Streams on the east slope, having steeper gradients and therefore more rapid flow than the other streams, cut spectacular canyons on this side of the range. As these streams have worked back into the giant block, they have caused the divide to migrate westward, diverting more and more drainage to the east and leaving the great peaks standing like monuments on the ever-widening east slope.

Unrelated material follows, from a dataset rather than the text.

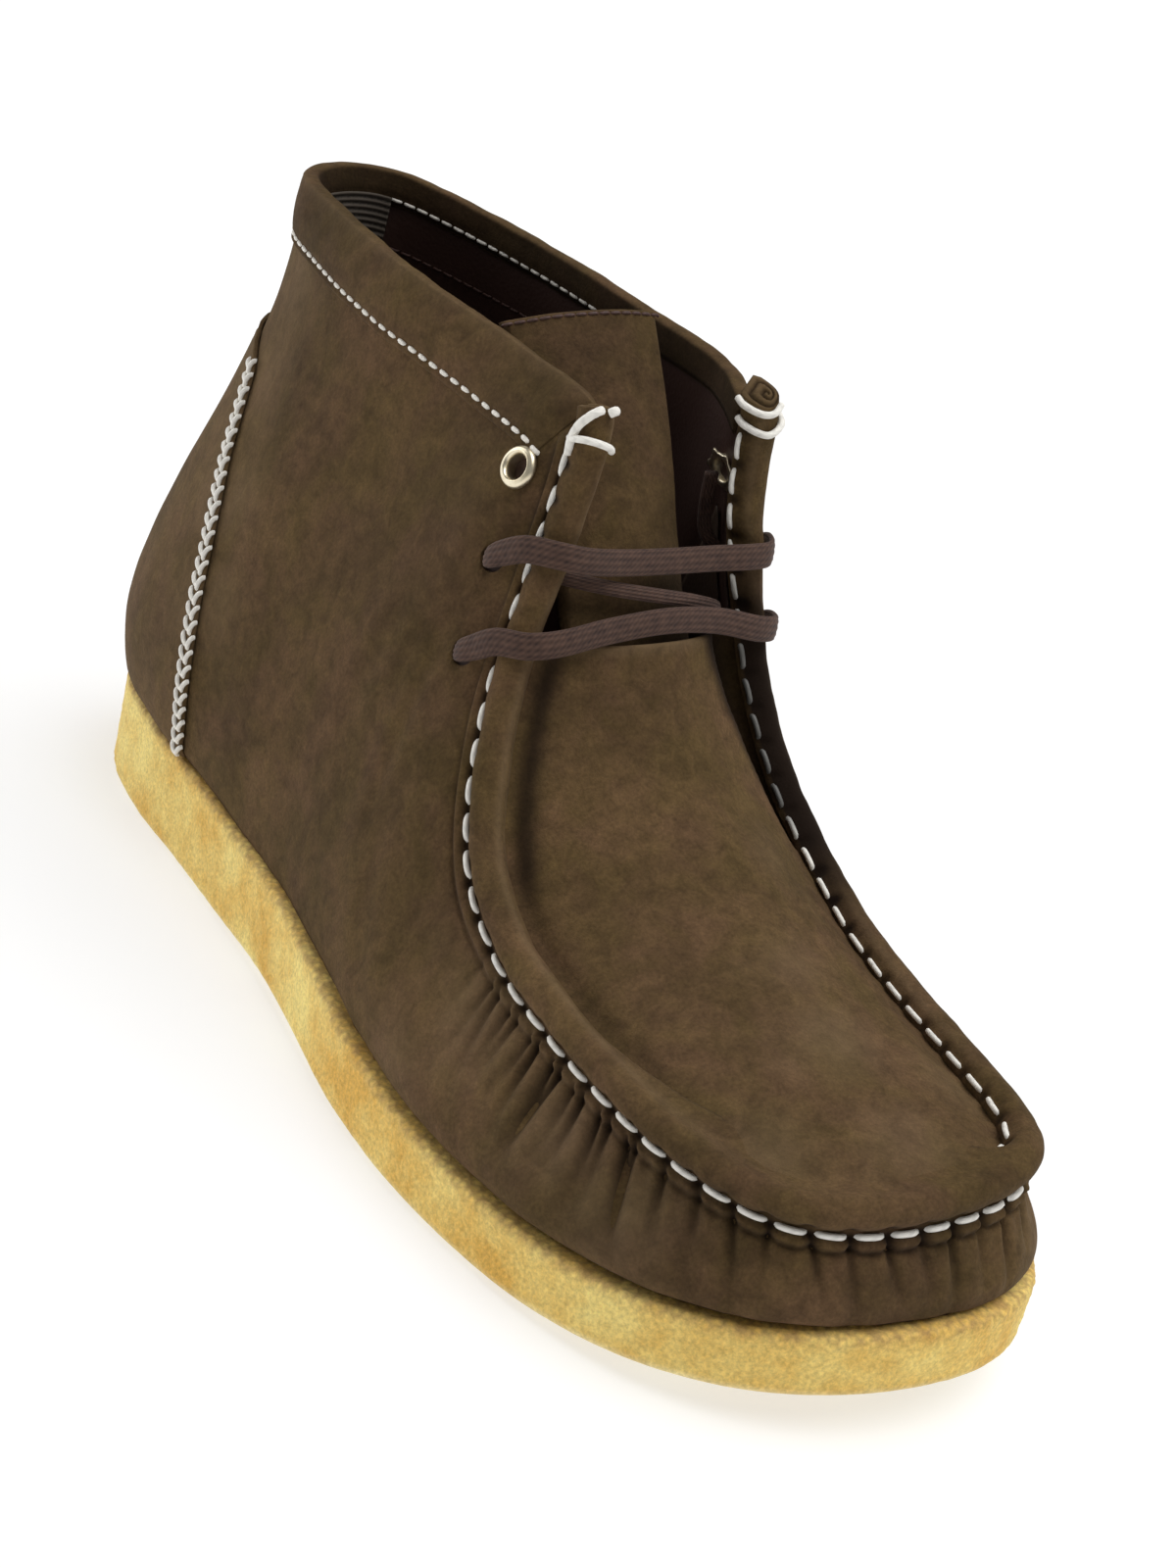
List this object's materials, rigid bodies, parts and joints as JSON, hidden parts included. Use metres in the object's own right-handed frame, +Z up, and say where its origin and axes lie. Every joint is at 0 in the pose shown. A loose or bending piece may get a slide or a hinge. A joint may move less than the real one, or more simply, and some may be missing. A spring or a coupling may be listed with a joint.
{
  "type": "moccasin boot",
  "caption": "Right-foot moccasin ankle boot with a raised apron seam, collar band, heel counter, tongue, flat lace in eyelets and a crepe wedge sole.",
  "frame": {"origin": "centre of the boot's box, on the plane that heel and forefoot stand on", "axes": "+Z up, the toe points to -Y, the foot's inner side is +X"},
  "size_m": [0.1144, 0.298, 0.155],
  "materials": {
    "nubuck": "matt brushed nubuck, dusty brown, rubbed lighter along edges",
    "crepe": "natural crepe rubber, matt, with a crinkled grain",
    "lining": "smooth dark brown lining leather",
    "lace": "flat woven cotton, dark brown",
    "eyelet": "pale antique brass",
    "stitching": "waxed off-white thread",
    "back_strip": "ribbed grey-brown tape"
  },
  "bodies": {
    "root": {"outsole": "crepe", "insole": "lining", "upper": "nubuck", "tongue": "nubuck", "seam_roll": "nubuck", "collar_band": "nubuck", "heel_counter": "nubuck", "eyelet_lateral": "eyelet", "eyelet_medial": "eyelet", "lace": "lace"}
  },
  "joints": []
}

East of the Teton Fault, in the Jackson Hole area, another great earth block lies deeply buried beneath debris brought down into the basin by mountain streams and glaciers. Changes wrought by the great glaciers of the Ice Age have given the region much of its distinctive character. Glacial erosion is strikingly evident in the sharply chiselled peaks, the U-shaped canyons and the profound basins (“cirques”) at their heads, and the numerous little alpine tarns (lakelets occupying ice-gouged basins). The irregular wooded ridges of Jackson Hole, on the other hand, are due to glacial deposition, being composed of bouldery debris heaped up by the ice. Some of these moraines form the dams which enclose the beautiful lakes at the foot of the Teton Range—Phelps, Taggart, Bradley, Jenny, Leigh, and Jackson Lakes. The broad terraced plains of Jackson Hole are for the most part great sheets of gravel spread out on the valley floor by the glacial streams of the Ice Age.
Small glaciers still found among the Teton Peaks are now believed to be youthful ice bodies only a few thousand years old, rather than the dwindling remnants of great glaciers of the Ice Age, as was formerly thought.
A fuller account of the geologic features is given on the reverse side of the topographic map of Grand Teton National Park, for sale at the museum.